Analysis of a nonlinear fish-bone model for suspension bridges with rigid hangers in the presence of flow effects

Abstract

We consider a dynamic system of nonlinear partial differential equations modeling the motions of a suspension bridge. This fish-bone model captures the flexural displacements of the bridge deck's mid-line, and each chordal filament's rotation angle from the centerline. These two dynamics are strongly coupled through the effect of cable-hanger, appearing through a sublinear function. Additionally, a structural nonlinearity of Woinowsky-Krieger type is included, allowing for large displacements. Well-posedness of weak solutions is shown and long-time dynamics are studied. In particular, to force the dynamics, we invoke a non-conservative potential flow approximation which, although greatly simplified from the full multi-physics fluid-structure interaction, provides a driver for non-trivial end behaviors.

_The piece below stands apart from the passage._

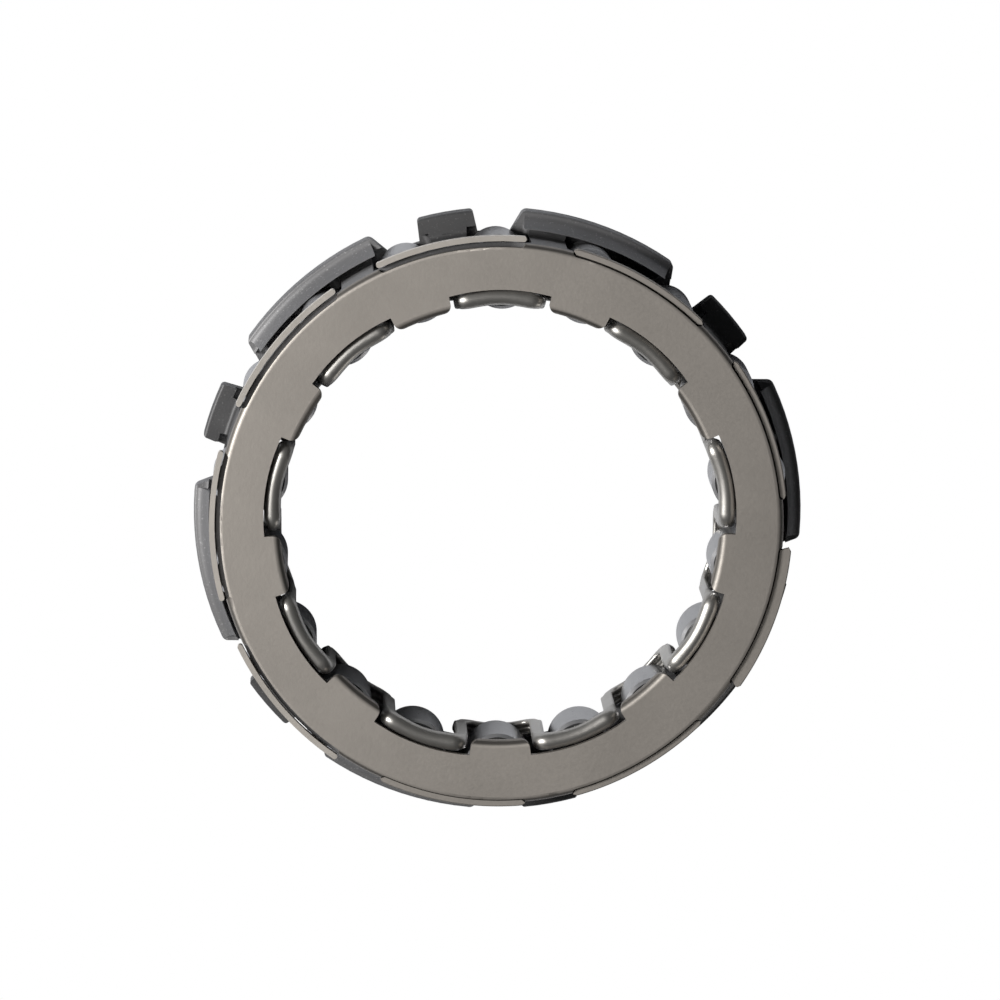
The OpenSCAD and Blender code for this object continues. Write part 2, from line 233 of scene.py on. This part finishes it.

We describe the conditions under which the dynamics are uniformly stable, as well as demonstrate the existence of a compact global attractor under all nonlinear and non-conservative effects. To do so, we invoke the theory of quasi-stability, first explicitly constructing an absorbing ball via stability estimates and, subsequently, demonstrating a stabilizability estimate on trajectory differences applied to the aforesaid absorbing ball. Finally, numerical simulations are performed to examine the possible end behaviors of the dynamics.